▶ _PROBLEM DESCRIPTION_:
In the records below, find the line that contains "Write part 3" and the line that contains "return len(self.verts) - 1". Set down exactly those lines and every line between them, and nothing more.

Modeling code records:
# # # # # # #

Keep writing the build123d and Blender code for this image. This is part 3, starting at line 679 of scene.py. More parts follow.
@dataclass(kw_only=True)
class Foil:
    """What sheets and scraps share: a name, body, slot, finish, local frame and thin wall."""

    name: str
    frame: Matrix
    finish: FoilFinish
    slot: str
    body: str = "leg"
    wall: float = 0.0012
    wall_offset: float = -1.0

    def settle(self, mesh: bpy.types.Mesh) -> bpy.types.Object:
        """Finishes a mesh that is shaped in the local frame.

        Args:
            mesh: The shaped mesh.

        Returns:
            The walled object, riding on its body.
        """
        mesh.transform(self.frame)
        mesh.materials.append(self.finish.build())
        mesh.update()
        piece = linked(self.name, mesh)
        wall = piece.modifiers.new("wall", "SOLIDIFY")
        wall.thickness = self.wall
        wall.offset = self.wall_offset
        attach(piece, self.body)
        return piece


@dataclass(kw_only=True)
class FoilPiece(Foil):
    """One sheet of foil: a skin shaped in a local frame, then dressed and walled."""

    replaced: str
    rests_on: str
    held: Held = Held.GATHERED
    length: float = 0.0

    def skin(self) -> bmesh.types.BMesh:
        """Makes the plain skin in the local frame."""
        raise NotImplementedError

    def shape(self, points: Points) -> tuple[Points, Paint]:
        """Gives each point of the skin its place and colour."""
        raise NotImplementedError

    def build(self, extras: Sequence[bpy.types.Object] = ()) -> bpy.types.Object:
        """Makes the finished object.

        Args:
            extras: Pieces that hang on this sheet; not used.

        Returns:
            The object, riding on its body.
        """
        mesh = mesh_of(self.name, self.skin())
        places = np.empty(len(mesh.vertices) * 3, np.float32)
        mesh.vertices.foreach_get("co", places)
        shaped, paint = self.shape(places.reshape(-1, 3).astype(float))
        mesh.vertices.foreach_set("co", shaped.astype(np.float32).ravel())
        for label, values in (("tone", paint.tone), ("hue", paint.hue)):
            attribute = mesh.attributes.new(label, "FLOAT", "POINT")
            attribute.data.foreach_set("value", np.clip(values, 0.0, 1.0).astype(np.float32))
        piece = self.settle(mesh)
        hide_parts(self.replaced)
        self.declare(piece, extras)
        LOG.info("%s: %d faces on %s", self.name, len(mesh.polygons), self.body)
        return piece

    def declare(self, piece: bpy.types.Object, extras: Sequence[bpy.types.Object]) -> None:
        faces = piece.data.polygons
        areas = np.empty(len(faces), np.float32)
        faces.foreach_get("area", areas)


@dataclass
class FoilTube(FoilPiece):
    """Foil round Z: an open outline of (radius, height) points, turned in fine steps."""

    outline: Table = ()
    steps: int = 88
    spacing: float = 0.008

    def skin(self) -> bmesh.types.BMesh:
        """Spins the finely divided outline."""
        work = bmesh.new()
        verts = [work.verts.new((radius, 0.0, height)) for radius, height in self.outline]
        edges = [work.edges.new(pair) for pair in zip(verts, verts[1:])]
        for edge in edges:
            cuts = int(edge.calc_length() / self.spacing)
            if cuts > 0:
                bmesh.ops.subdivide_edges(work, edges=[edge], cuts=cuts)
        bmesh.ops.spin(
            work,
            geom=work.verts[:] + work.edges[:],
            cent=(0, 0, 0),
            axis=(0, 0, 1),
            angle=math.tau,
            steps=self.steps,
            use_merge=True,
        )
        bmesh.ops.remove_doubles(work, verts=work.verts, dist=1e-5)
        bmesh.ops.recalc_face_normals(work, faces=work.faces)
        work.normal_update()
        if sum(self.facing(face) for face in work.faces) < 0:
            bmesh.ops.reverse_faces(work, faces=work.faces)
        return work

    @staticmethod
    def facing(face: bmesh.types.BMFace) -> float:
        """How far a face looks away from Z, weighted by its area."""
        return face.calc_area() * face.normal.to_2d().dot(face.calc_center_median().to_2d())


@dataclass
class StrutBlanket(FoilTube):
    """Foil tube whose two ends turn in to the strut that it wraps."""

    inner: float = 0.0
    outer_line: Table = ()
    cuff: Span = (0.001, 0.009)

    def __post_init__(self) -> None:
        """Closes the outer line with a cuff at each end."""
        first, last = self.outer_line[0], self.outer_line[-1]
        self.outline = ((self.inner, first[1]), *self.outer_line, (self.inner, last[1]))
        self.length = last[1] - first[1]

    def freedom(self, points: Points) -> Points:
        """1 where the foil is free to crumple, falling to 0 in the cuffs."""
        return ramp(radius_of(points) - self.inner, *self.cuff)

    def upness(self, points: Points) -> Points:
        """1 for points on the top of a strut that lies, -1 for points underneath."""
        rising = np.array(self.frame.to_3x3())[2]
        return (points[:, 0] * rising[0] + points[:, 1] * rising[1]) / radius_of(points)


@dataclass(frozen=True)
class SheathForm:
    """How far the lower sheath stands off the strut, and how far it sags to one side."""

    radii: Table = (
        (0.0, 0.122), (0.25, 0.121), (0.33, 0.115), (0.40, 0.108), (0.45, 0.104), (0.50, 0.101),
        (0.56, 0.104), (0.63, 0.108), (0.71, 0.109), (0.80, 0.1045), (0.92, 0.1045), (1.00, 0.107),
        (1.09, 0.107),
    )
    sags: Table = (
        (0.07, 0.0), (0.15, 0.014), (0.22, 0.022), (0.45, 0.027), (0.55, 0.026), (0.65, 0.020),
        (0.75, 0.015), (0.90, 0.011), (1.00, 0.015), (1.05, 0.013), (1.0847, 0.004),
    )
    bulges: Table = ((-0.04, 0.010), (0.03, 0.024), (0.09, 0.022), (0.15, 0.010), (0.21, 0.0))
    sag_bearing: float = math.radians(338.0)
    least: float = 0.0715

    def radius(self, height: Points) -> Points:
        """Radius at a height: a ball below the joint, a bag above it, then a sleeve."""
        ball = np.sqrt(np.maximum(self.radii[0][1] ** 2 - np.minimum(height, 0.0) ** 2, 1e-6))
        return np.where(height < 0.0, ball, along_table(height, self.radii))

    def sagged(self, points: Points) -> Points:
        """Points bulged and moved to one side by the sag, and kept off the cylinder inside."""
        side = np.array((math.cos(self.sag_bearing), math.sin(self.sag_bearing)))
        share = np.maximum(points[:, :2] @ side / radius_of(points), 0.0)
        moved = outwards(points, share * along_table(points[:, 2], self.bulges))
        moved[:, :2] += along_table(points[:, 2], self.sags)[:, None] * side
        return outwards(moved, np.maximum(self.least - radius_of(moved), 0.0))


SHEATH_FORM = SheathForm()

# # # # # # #

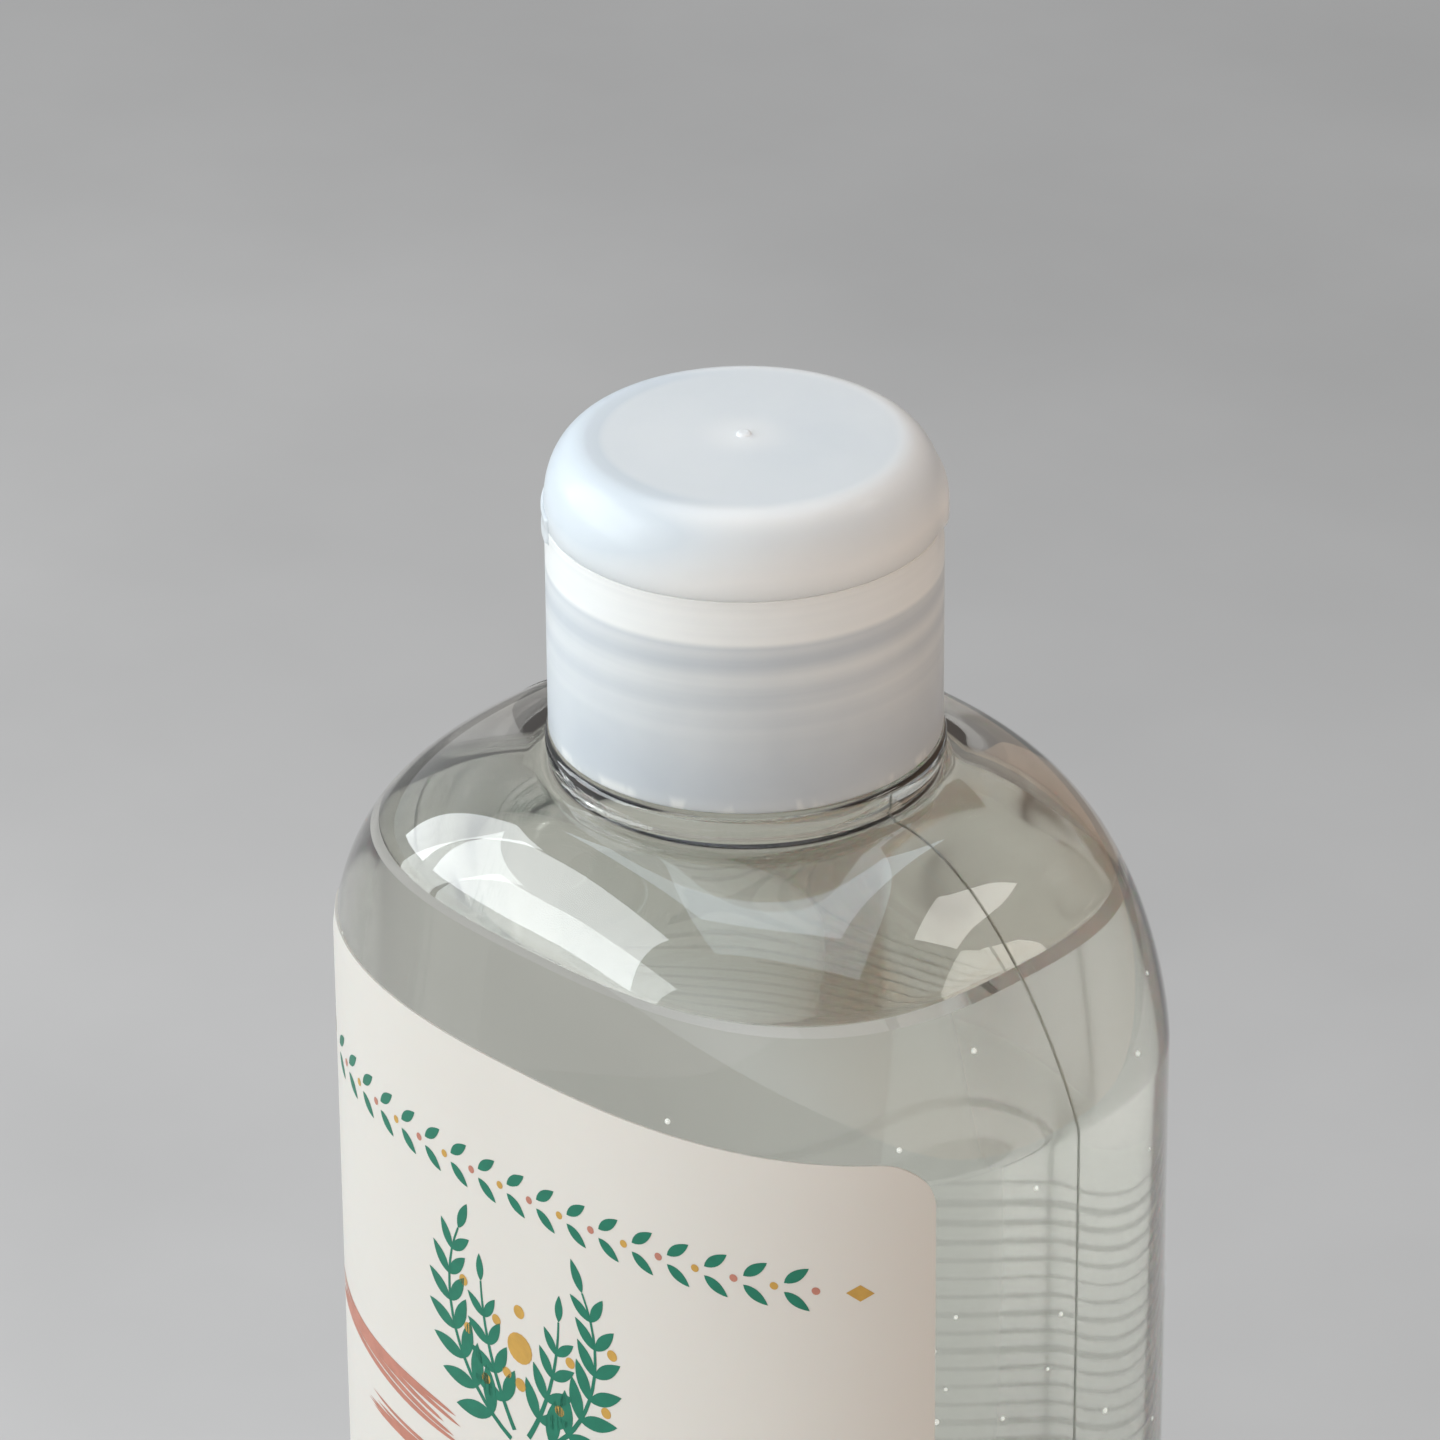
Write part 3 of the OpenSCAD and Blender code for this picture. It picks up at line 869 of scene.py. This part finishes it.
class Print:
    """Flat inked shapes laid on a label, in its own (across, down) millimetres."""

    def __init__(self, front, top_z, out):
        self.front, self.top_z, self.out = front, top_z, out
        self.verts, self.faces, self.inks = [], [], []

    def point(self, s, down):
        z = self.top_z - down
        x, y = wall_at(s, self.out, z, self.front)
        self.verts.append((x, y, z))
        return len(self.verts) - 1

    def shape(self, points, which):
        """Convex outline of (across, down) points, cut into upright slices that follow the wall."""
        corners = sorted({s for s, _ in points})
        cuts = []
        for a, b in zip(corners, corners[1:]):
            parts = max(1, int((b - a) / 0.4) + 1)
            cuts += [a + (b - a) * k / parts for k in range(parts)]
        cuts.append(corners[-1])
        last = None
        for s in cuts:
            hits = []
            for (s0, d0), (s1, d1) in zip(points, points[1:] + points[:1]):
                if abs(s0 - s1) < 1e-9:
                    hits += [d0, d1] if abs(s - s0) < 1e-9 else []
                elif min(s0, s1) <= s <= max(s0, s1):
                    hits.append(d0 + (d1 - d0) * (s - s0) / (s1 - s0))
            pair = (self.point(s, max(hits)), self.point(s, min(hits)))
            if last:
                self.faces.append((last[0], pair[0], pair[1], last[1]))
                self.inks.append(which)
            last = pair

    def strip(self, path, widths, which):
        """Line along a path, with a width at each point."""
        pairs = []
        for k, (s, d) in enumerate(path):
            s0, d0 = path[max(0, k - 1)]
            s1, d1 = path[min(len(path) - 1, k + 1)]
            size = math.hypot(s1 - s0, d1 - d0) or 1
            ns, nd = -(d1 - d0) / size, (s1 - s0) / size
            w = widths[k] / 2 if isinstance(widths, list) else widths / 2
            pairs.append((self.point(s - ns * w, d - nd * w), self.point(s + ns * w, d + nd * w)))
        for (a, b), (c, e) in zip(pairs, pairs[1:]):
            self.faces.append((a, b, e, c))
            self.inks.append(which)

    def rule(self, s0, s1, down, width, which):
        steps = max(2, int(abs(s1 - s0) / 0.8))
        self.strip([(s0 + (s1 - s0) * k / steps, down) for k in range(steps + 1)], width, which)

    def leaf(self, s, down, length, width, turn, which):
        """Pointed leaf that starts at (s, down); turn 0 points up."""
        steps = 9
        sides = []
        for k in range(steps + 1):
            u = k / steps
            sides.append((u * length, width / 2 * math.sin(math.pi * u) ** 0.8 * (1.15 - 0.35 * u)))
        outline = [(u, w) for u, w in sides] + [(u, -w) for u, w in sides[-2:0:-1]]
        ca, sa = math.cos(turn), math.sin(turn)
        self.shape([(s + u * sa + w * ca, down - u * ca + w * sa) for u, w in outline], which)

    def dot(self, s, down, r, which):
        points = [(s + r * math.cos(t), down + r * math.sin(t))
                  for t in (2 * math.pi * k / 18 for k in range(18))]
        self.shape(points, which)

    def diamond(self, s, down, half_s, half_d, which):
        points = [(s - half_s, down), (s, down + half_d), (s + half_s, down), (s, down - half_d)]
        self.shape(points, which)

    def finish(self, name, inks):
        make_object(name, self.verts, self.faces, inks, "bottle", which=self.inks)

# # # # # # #

▶ _ANSWER TO THE TASK_:
Write part 3 of the OpenSCAD and Blender code for this picture. It picks up at line 869 of scene.py. This part finishes it.
class Print:
    """Flat inked shapes laid on a label, in its own (across, down) millimetres."""

    def __init__(self, front, top_z, out):
        self.front, self.top_z, self.out = front, top_z, out
        self.verts, self.faces, self.inks = [], [], []

    def point(self, s, down):
        z = self.top_z - down
        x, y = wall_at(s, self.out, z, self.front)
        self.verts.append((x, y, z))
        return len(self.verts) - 1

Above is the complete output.